Niger’s Prime Minister Ali Mahaman Lamine Zeine said on Saturday that Benin’s blockade of Niger’s oil exports, imposed in response to a border closure, violated trade agreements between the two countries and with Niger’s Chinese partners.

Speaking at a press conference in the capital Niamey, Zeine said Niger could not fully reopen its border with Benin for security reasons, in comments that escalate a dispute that saw Benin this week block supplies of Niger’s crude oil to ships in its port.

The blockade threatens Niger’s plan to begin crude exports under a $400 million deal with China National Petroleum Corp (CNPET.UL). This is significant because Niger plans to use the funds from the export deal to cover missed bond payments due to regional sanctions.

Zeine claimed that the embargo breached over a dozen agreements signed by Benin, Niger, and China about a recently launched, PetroChina-backed pipeline connecting Niger’s Agadem oil field to Benin’s port of Cotonou.

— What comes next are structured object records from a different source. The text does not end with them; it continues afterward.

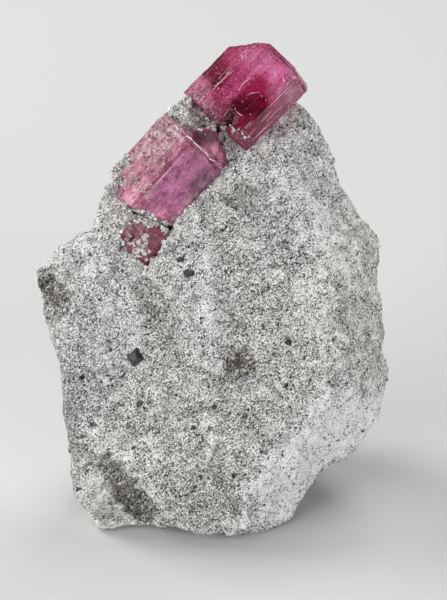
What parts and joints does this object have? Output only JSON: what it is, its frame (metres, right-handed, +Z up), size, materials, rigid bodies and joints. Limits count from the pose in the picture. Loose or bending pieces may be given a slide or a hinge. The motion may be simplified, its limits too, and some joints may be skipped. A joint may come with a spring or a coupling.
{
  "type": "red beryl crystals on rhyolite matrix",
  "caption": "Raspberry-red hexagonal beryl crystals on the upper edge of a loose, pale grey, speckled rhyolite rock that stands on its flat underside.",
  "frame": {"origin": "middle of the box around the specimen, on the surface that it stands on", "axes": "+Z up, -Y out of the broad front that carries the crystals, +X to the right as seen from that front"},
  "size_m": [0.031, 0.0232, 0.0388],
  "materials": {
    "rhyolite": "matte",
    "clear_beryl": "polished",
    "etched_beryl": "satin"
  },
  "bodies": {
    "root": {"rhyolite_matrix": "rhyolite", "upper_crystal": "clear_beryl", "middle_crystal": "etched_beryl", "lower_crystal": "etched_beryl"}
  },
  "joints": []
}
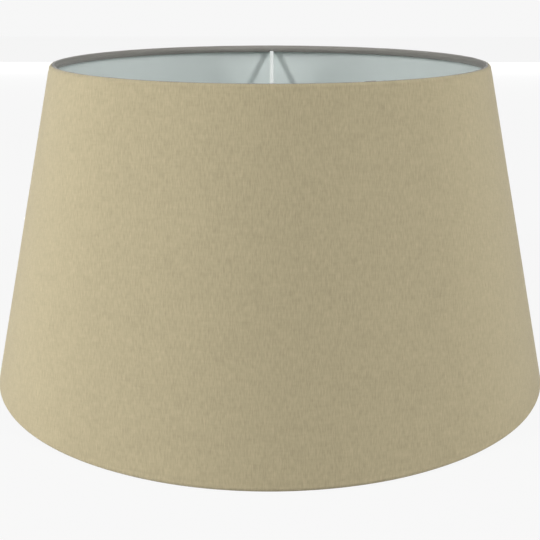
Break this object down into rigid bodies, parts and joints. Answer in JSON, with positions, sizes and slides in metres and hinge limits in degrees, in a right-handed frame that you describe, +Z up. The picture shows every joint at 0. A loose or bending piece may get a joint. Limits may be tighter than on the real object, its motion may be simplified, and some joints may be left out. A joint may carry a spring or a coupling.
{
  "type": "lamp shade",
  "caption": "Tapered hard-backed drum lamp shade in linen-look cotton with rolled rims, a white liner and a recessed spoked fitter ring for a screw-shell lamp holder.",
  "frame": {"origin": "centre of the circle that the bottom rim stands on", "axes": "+Z up along the shade's axis towards the narrow end, +Y towards the rear spoke and the cover's lap seam, +X to the right seen from the front"},
  "size_m": [0.4, 0.4006, 0.224],
  "materials": {
    "cover_cloth": "matte",
    "liner_sheet": "satin",
    "edge_tape": "matte",
    "clear_tape": "satin",
    "ring_wire": "satin",
    "white_coat": "satin"
  },
  "bodies": {
    "root": {"fabric_cover": "cover_cloth", "backing_panel": "liner_sheet", "seam_tape": "clear_tape", "top_ring": "ring_wire", "bottom_ring": "ring_wire", "top_ring_adhesive": "clear_tape", "bottom_ring_adhesive": "clear_tape", "top_edge_tape": "edge_tape", "bottom_edge_tape": "edge_tape", "spoke_rear": "white_coat", "spoke_left": "white_coat", "spoke_right": "white_coat", "fitter_ring": "white_coat"}
  },
  "joints": []
}
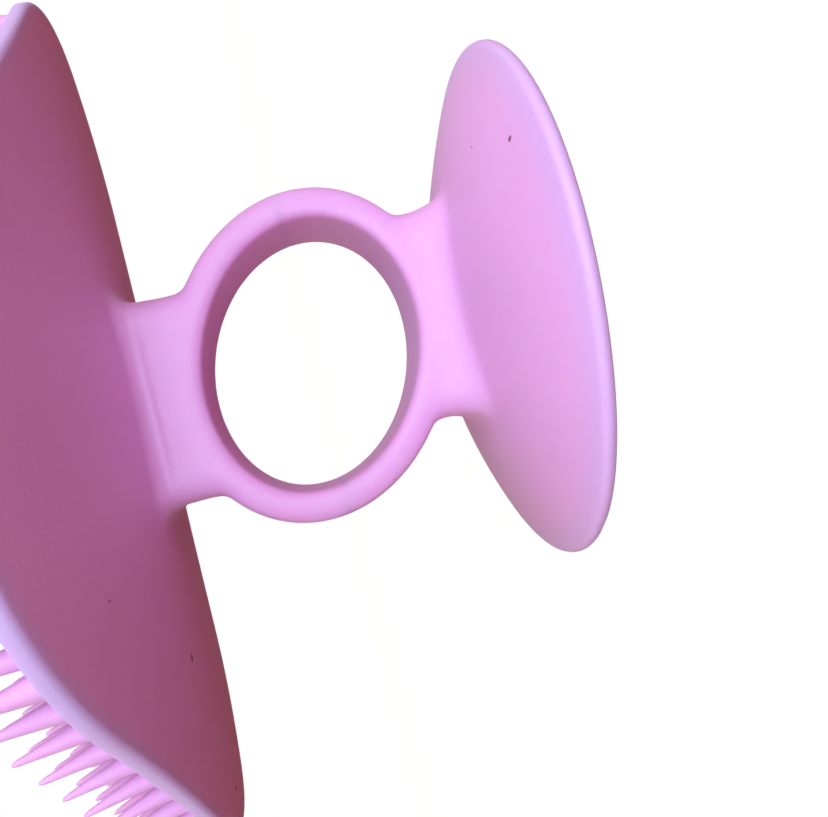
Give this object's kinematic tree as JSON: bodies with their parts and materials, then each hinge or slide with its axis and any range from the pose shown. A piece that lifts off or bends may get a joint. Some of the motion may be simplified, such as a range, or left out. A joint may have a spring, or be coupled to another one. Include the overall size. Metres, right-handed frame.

However, Benin has stated that it will only back down if Niger reopens its border to Benin-produced goods and normalizes relations. According to Zeine, one of the oil export treaties stated that Benin could not unilaterally amend or limit the agreements without the assent of the other parties.

 

“This means that the country agreed not to take any decision that would stop the flow of Niger’s crude oil to the international market. This is serious. This is a violation of an agreement,” he said at a press conference.

 

The relationship between the two countries has been strained since July 2023, when a coup in Niger prompted ECOWAS to impose tight sanctions for over six months. What comes next is unclear. Zeine stated that Niger will not cooperate with Benin’s desire to reopen its border fully.

“In Benin’s territory, there are bases where in some, terrorists are trained to come and destabilise our country. So, it is for simple security reasons that we decided to maintain the border closure,” Zeine said, without further detailing the allegations.